Low profitability is one of the reasons that managing general agents (MGAs) are forced to close up shop. Some say that several firms have reduced their flexibility by offering advisors overrides that are too high.
"Insurers should step up rather than leaving it to small MGAs to hand over all of their bonuses in order to attract advisors and manage to meet their supplier's volume requirements," commented Christian Laroche, CEO of Pro Vie Insurance in interview with The Insurance and Investment Journal.
Laroche thinks the insurance companies will have to sort things out. "Insurers must look at the structure of the MGAs they deal with. Some have a minimal profit margin because they give all of their bonuses to advisors. We can not allow this. It is a situation that destroys firms."
"MGAs will often concentrate their production with one, two, or three suppliers," explains Pro Vie’s CEO. "This way they can receive compensation that will allow them to pay a higher override to advisors. It is deplorable to have to fight against these practices, ones which cause us to lose good advisors to these MGAs. Insurers should make sure that they are applying stricter rules. "
"Unable to adequately supervise their advisors"
"MGAs that act in this way reduce their structure to the point that they are unable to adequately supervise their advisors and ensure compliance," argues Laroche. "Everybody loses here, including the insurer."
"MGAs that offer too high of an override get stuck," adds Robert Frances, the CEO of PEAK Financial Group. "Their profit margin is under pressure with increased compliance measures and new regulations such as the CRM2 disclosure that is now required for mutual funds fees," he said.
He suggests that things will only become more difficult. "It also remains to be seen what kind of disclosure regulations will apply to segregated funds, and sales contests for life insurance, for example," says Frances. He believes people in both mutual funds and insurance are concerned by the disclosure and transparency requirements that are becoming the norm in the industry. In his opinion, the contracts between MGAs and insurers are bound to change and should better reflect this reality. "Overrides are established confidentially by contract with the insurer. They are not uniform. If regulators stick their noses in there, that could change," he predicts.
"There is no more room"
David Benamron is the sales director for life insurance and living benefits at MSA Financial. He notes that, on average, bonuses range between 140% and 160% of first year life insurance premiums. "When I started in the industry more than 15 years ago, the average bonus was around 100%. There is no more room."

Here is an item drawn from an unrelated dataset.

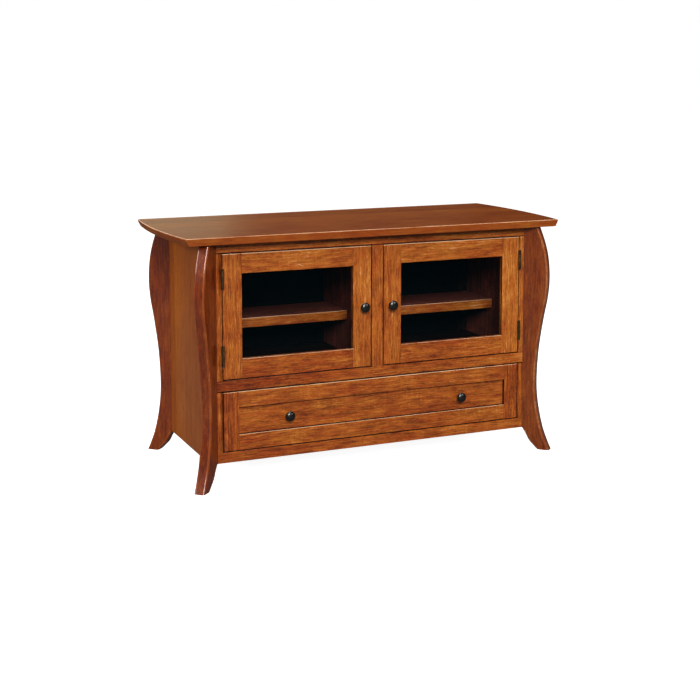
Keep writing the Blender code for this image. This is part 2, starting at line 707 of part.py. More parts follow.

Benamron argues that MGAs must provide more resources and support to retain advisors. "If you attract an advisor with bonuses, he will eventually leave for someone who offers more."
Michel Kirouac, VP and General Manager of Groupe Cloutier, also notes that MGAs are trying to buy volume in order to earn bigger bonuses from insurers. In order to get there, they will pay their advisors more.
"They are not providing service. They are only offering money. To survive, there has to be a balance between the two. By paying more, you might get a bigger bonus in one year with an insurer, but you will lose your credibility as an MGA. You'll also attract the kind of advisor who will leave for money. Is this really the kind of advisor we want to have?" he asks.